Reconozco que siempre que la selección española se enfrenta a la francesa, en cualquier disciplina deportiva, pienso que ya nos van ganando con solo cantar el himno. El himno, esa composición solemne que exalta a una nación y se interpreta en los actos públicos y que, por regla general, se honra y se respeta. Por regla general, menos en España. Y siento envidia sana de lo que estos símbolos representan para cualquier ciudadano del mundo y admito mi rabia e indignación por que aquí se encasille malintencionadamente a quienes sienten legítimo orgullo y se les tacha inmediatamente de fachas o patrioteros. Pensemos por un minuto (y recemos para que nunca se repita, ya que aquí ya padecimos nuestro 11M) que hace dos viernes unos terroristas hubieran pretendido llevar a cabo la masacre de París en cualquier ciudad española. Que en lugar de Saint Denis, se estuviera jugando un partido de fútbol en un estadio español. Y que los espectadores en vez de ser franceses, fueran españoles. Simplemente a nadie se le hubiera ocurrido tararear la Marcha Granadera, que es himno sin letra desde el siglo XVIII, por supuesto mucho antes de 1939. La Marsellesa, aquella noche de terror, y lo siguió siendo días después en Wembley, fue un gesto de unidad ante un enemigo común, a pesar de su letra sanguinolenta.

Sin embargo, aquí los enemigos parece que somos nosotros mismos.
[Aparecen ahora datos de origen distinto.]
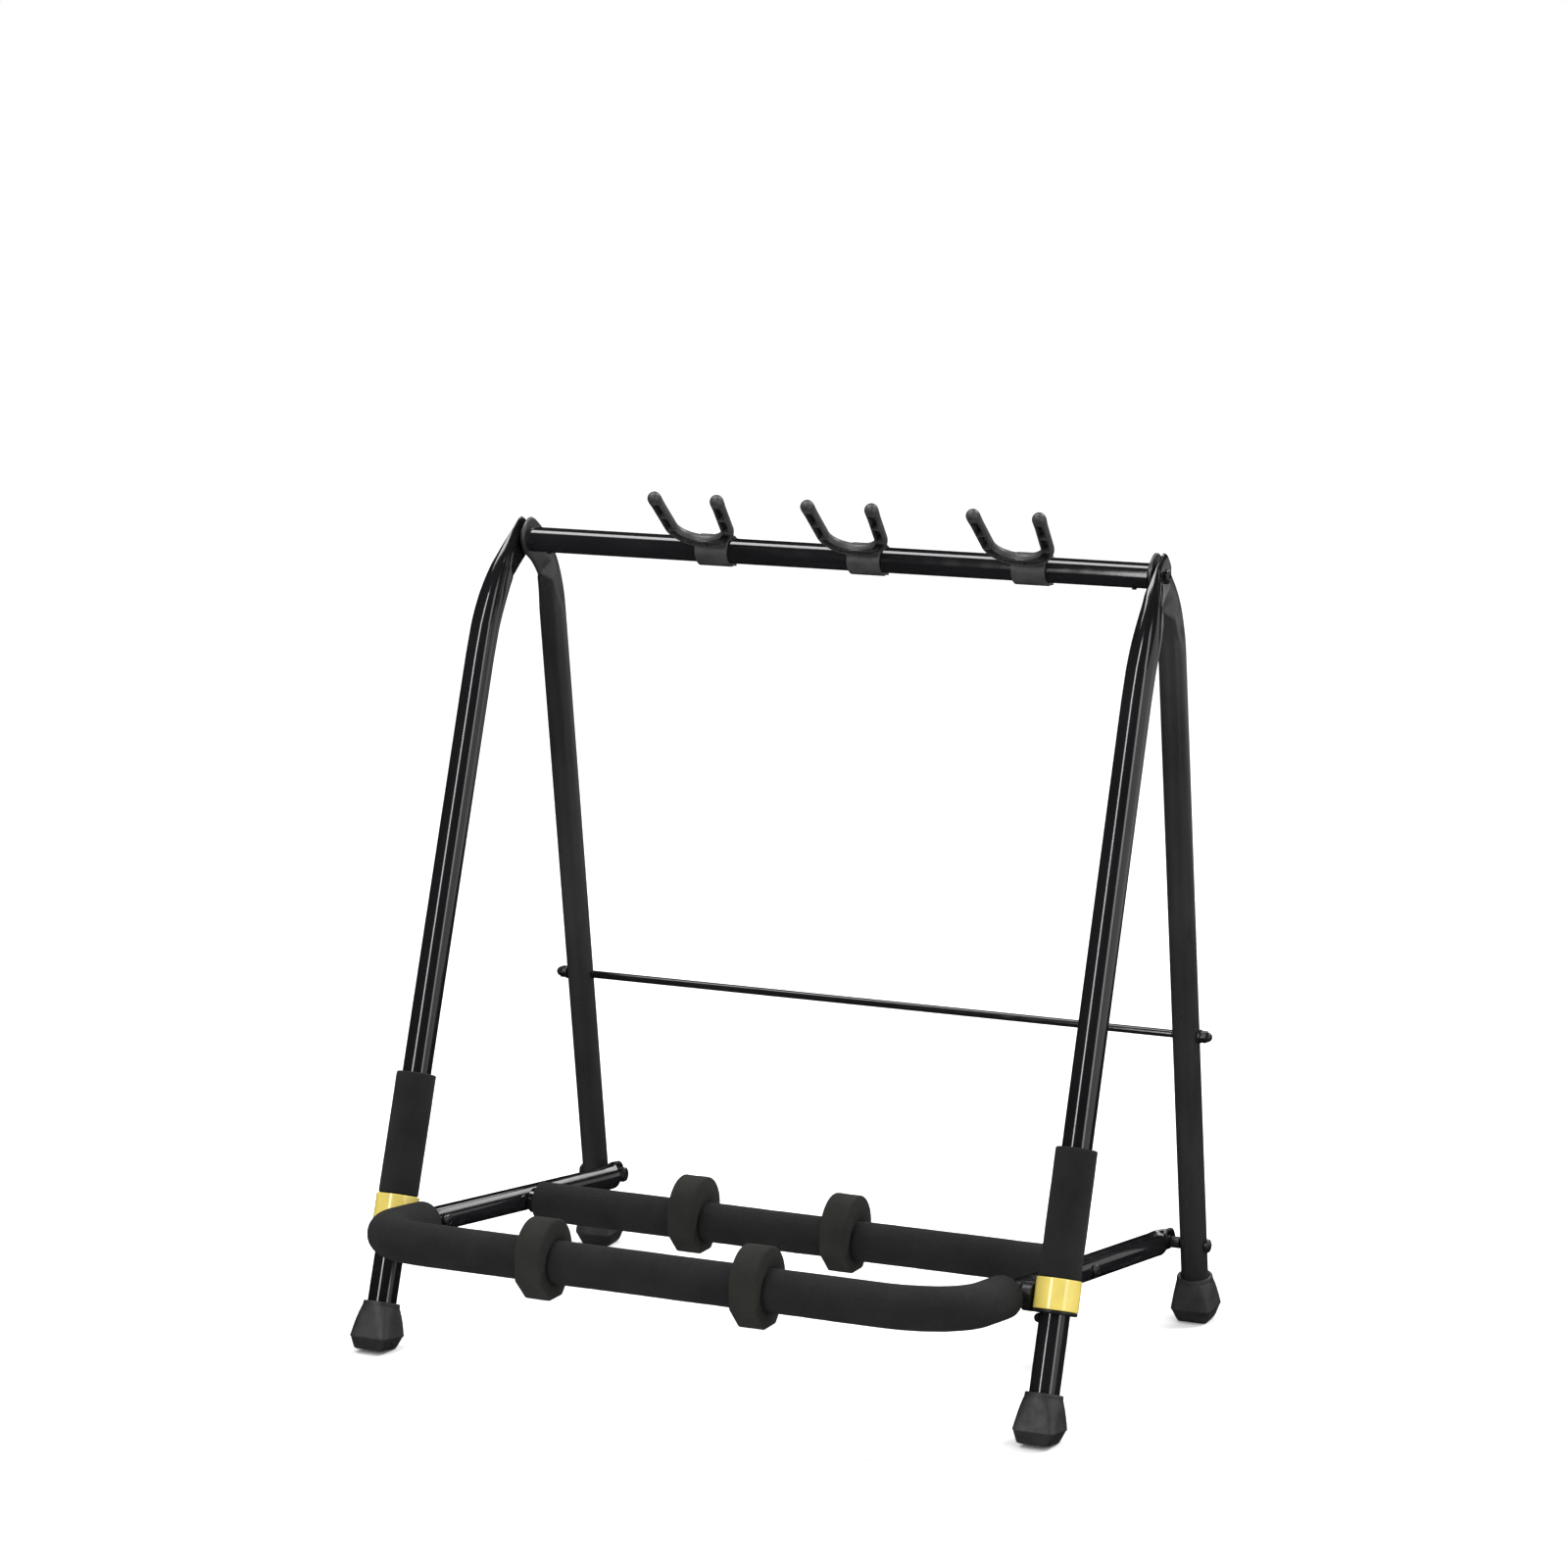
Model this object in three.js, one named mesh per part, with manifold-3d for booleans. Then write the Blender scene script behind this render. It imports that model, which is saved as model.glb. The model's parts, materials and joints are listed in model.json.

Nos tenemos inquina. Y despreciamos ya no solo nuestro himno, al que se pita al amparo de una malentendida libertad de expresión, a la que por cierto se suele apelar cuando se sabe que, en realidad, se están ofendiendo las creencias y los derechos del prójimo, también se desdeña la bandera, que como emblema rojigualda indica nuestra nacionalidad desde 1785, es decir, mucho antes de 1939. Se profana el territorio, cuyas fronteras como Estado son las más antiguas de Europa y se burla del sistema de gobierno de monarquía parlamentaria que nos dimos como democracia en la Constitución de 1978.

España siempre ha tendido al cainismo, a los profetas lejos de su tierra, a aduladores y trepas que se llevan el premio, a perjudicar la eficacia, a valorar más lo ajeno que lo propio y a los reconocimientos cuando ya es demasiado tarde. Y nunca ha sabido interpretar su propia historia.

Sentirse patriota poco menos que significa, para muchos, equipararse al fascismo asesino, como si Franco hubiera inventado la idea de España. Hace ya 40 años que murió pero su espíritu pervive increíblemente más en sus muchos detractores que en sus poquísimos partidarios. Como si estos símbolos patrióticos fueran propiedad de esos pocos. En cualquier otro país, desarrollado o en vías de desarrollo, del primer, del segundo o del tercer mundo, los símbolos son respetados. Aquí son suplantados y se pretenden hacer incompatibles por esquizofrenias secesionistas cuando su razón de ser reside, precisamente, en unas diferencias que enriquecen. Y aquí sirve de ejemplo el "por Andalucía libre, España y la Humanidad", que nos invita a mirar más allá de nuestro ombligo.